The point Mike hits home on is that amphibious ships need to be ready to fight, and to those ends armed up to do so for their purposes. The LPD-17 is able to support VLS, which is a step in the right direction, but until the VLS is actually on the platform it is a step too short. What really needs to be looked at in our opinion is getting the AGS on the LSD(X) rather than the DDG-1000. Put naval fire support where it belongs, on the ships supporting the troops who will need it. We have this incredible fleet of 86 planned battleships, the next to retire being in 2025. It is designed to protect the fleet from all methods of air attack, surface attack, and submarine attack. That would be great if the challenge facing the Navy today was massive air attack, an enemy fleet of frigates, or an enormous armada of fast attack nuclear submarines, but that era ended in 1992. It is time for the Navy to match resource priorities with the challenges of our time, which includes truck mounted missile launchers, littoral submarines, and small boat swarms. Amphibious ships can deploy the tools to counter these threats and have the shallow draft to operate in those contested littoral areas, arm them up to counter the most likely threats.

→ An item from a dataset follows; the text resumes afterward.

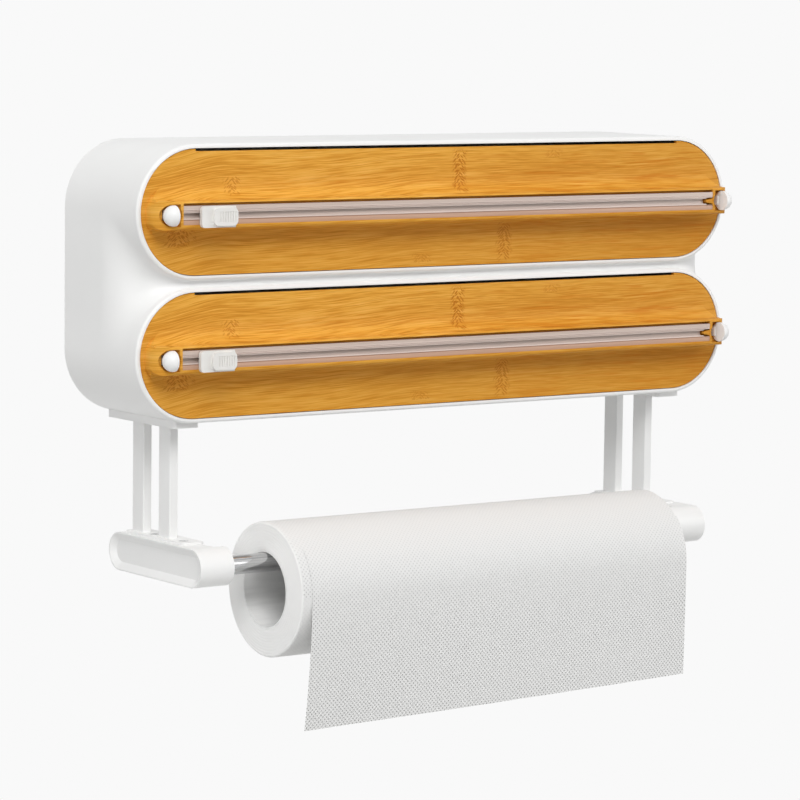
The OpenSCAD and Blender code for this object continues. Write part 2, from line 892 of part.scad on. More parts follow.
module bar_end_plugs() {
    color(white) translate([0, bar_y, arm_z]) for (x = [bar_left, bar_right - plug_len])
        rod_x(x, x + plug_len, bar_r - bar_wall - fit);
}

module bar_spring() {
    color(steel) translate([0, bar_y, arm_z]) difference() {
        rod_x(-bore_end, bar_left - fit, bar_spring_r);
        rod_x(-bore_end - over, bar_left + over, bar_spring_r - bar_spring_wall);
    }
}

// Paper roll on its core, hanging on the bar
module roll_core() {
    color(card) translate([roll_x, bar_y, roll_z]) difference() {
        rod_x(-roll_len / 2, roll_len / 2, core_r + core_wall);
        rod_x(-roll_len, roll_len, core_r);
    }
}

module paper_roll() {
    color(paper) translate([roll_x, bar_y, roll_z]) difference() {
        rod_x(-roll_len / 2, roll_len / 2, roll_r);
        rod_x(-roll_len, roll_len, core_r + core_wall + fit);
    }
}

// Hanging sheet: it leaves the roll's front, curves down and ends in a slanted tear
module tail_section() {
    difference() {
        circle(roll_r + gap + tail_t);
        circle(roll_r + gap);
        translate([-2 * roll_r, -2 * roll_r]) square([4 * roll_r, 2 * roll_r]);
        rotate(-tail_wrap_angle) translate([-2 * roll_r, 0]) square([4 * roll_r, 2 * roll_r]);
    }
    translate([tail_bend - roll_r - gap - tail_t, 0]) difference() {
        circle(tail_bend);
        circle(tail_bend - tail_t);
        translate([-tail_bend - over, 0]) square(2 * (tail_bend + over));
        translate([-tail_bend / 2, -tail_bend - over]) square(2 * (tail_bend + over));
        translate([-tail_bend - over, -tail_bend - 2 * tail_drop])
            square([2 * tail_bend, tail_bend + tail_drop]);
    }
}

module paper_tail() {
    left = roll_x - roll_len / 2 + tail_inset;
    right = roll_x + roll_len / 2;
    slope = atan2(tail_slant, right - left);
    color(paper) difference() {
        translate([0, bar_y, roll_z]) along_x(left, right) tail_section();
        translate([left, bar_y, roll_z - tail_drop]) rotate([0, -slope, 0])
            translate([-roll_len, -roll_len, -2 * tail_drop]) cube([3 * roll_len, 2 * roll_len, 2 * tail_drop]);
    }
}

housing();
back_cover();
back_cover_screws();
in_tube(1, 1) front_panel();  // upper_front_panel
in_tube(1, -1) front_panel();  // lower_front_panel
in_tube(1, 1) drawer_tray();  // upper_drawer_tray
in_tube(1, -1) drawer_tray();  // lower_drawer_tray
in_tube(1, 1) panel_screws();  // upper_panel_screws
in_tube(1, -1) panel_screws();  // lower_panel_screws
in_tube(1, 1) cutter_rail();  // upper_cutter_rail
in_tube(1, -1) cutter_rail();  // lower_cutter_rail
in_tube(1, 1) slider();  // upper_slider
in_tube(1, -1) slider();  // lower_slider
in_tube(1, 1) slider_blade();  // upper_slider_blade
in_tube(1, -1) slider_blade();  // lower_slider_blade
in_tube(-1, 1) button();  // upper_left_button
in_tube(1, 1) button();  // upper_right_button
in_tube(-1, -1) button();  // lower_left_button
in_tube(1, -1) button();  // lower_right_button
in_tube(-1, 1) button_spring();  // upper_left_button_spring
in_tube(1, 1) button_spring();  // upper_right_button_spring
in_tube(-1, -1) button_spring();  // lower_left_button_spring
in_tube(1, -1) button_spring();  // lower_right_button_spring
mirror([1, 0, 0]) top_plate();  // left_top_plate
top_plate();  // right_top_plate
mirror([1, 0, 0]) post(front_post_y);  // left_front_post
mirror([1, 0, 0]) post(back_post_y);  // left_back_post
post(front_post_y);  // right_front_post
post(back_post_y);  // right_back_post
mirror([1, 0, 0]) arm_plate();  // left_arm_plate
arm_plate();  // right_arm_plate
mirror([1, 0, 0]) arm();  // left_arm
arm();  // right_arm
top_plate_screws();
arm_screws();
towel_bar();
bar_end_plugs();
bar_spring();
roll_core();
paper_roll();
paper_tail();
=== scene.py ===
# Looks of a wall-mounted cling film and towel dispenser, on its packed construction
import functools
import json
import math
import random

import bpy
import bmesh
from mathutils import Matrix, Vector


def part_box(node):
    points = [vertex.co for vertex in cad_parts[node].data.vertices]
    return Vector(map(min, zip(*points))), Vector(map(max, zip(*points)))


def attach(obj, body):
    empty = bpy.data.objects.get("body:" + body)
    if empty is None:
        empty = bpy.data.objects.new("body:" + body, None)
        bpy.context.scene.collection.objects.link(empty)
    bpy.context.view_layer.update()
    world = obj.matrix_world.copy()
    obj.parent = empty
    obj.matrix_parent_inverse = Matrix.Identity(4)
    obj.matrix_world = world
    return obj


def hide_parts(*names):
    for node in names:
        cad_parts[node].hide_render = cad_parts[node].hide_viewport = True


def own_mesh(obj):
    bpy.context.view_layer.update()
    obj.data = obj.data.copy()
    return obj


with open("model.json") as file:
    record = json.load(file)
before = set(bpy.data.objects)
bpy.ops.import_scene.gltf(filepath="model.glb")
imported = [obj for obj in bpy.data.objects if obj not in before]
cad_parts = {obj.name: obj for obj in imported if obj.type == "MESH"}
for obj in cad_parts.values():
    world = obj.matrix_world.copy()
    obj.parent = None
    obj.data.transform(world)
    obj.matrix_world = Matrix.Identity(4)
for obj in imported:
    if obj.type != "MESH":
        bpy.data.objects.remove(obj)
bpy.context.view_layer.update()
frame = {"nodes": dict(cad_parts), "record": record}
nodes = frame["nodes"]

MM = 0.001

# The camera stands left of the front and a little over the cabinet, and looks slightly down. Its
# place is in metres, its lens and sensor in millimetres
CAMERA_PLACE = (-1.1867, -1.7088, 0.1519)
CAMERA_YAW = math.radians(35.276)
CAMERA_PITCH = math.radians(6.21)
CAMERA_ROLL = math.radians(0.735)
CAMERA_LENS = 170.45
CAMERA_SENSOR = 36.0
CAMERA_FAR = 20

TURN = 2 * math.pi

MATH = "ShaderNodeMath"
RANGE = "ShaderNodeMapRange"
RAMP = "ShaderNodeValToRGB"
MIX = "ShaderNodeMix"
NOISE = "ShaderNodeTexNoise"
PLACE = "ShaderNodeTexCoord"
AXES = "ShaderNodeSeparateXYZ"
SMOOTH = {"interpolation_type": "SMOOTHSTEP"}
COLOURS = {"data_type": "RGBA"}
# First value times the second, and the third added
SCALED = "MULTIPLY_ADD"


def middle_of(name):
    """Middle of a CAD node's box along X, Y and Z."""
    return [(low + high) / 2 for low, high in zip(*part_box(name))]


# The two film drawers lie one over the other, and share one pattern about their own middles: how
# far each of these lies from the cabinet's own middle, in millimetres
DRAWER_Z = middle_of("upper_front_panel")[2] / MM

random.seed(7)


def srgb(hex_colour):
    """A written sRGB colour as the linear colour that Blender mixes in."""
    parts = [int(hex_colour[i:i + 2], 16) / 255 for i in (1, 3, 5)]
    linear = [p / 12.92 if p <= 0.04045 else ((p + 0.055) / 1.055) ** 2.4 for p in parts]
    return (*linear, 1.0)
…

We completely disagree with Mike regarding the need for a Gator Navy. While he suggests shifting expeditionary forces to Navy frigates, gun boats, or hospital ships we go the opposite direction. We believe the DDG-1000 needs to be canceled completely, and the Navy needs to build as many LPD-17s as possible up to either a total of 17 or 25, and retiring the LSD should be put off as long as possible this century. Also important, the MSC can't be neglected because as an armory at sea the MSC is the force multiplier for all manners of sea power. We live in an era of the submarine and amphibious ship, and we live in a time when shipbuilding would traditionally be focused to reconstitute the amphibious force, logistics force, submarine force, and small combatants. Why does the Navy dedicate so little to these priorities when it is clearly their time? Until a potential peer competitor shows itself as an adversary, which China, Russia, and India have NOT done, or until our surface fleet approaches retirement age the necessity of large surface combatants is reduced.

How in the world is anyone supposed to believe the Navy is serious about the expeditionary era or serious about littoral warfare if the best the Navy can support isn't even 2 brigades in offensive operations from the sea in a time where this becomes a more likely scenario due to conditions? It is time to match resources and budgets with the requirements of the era.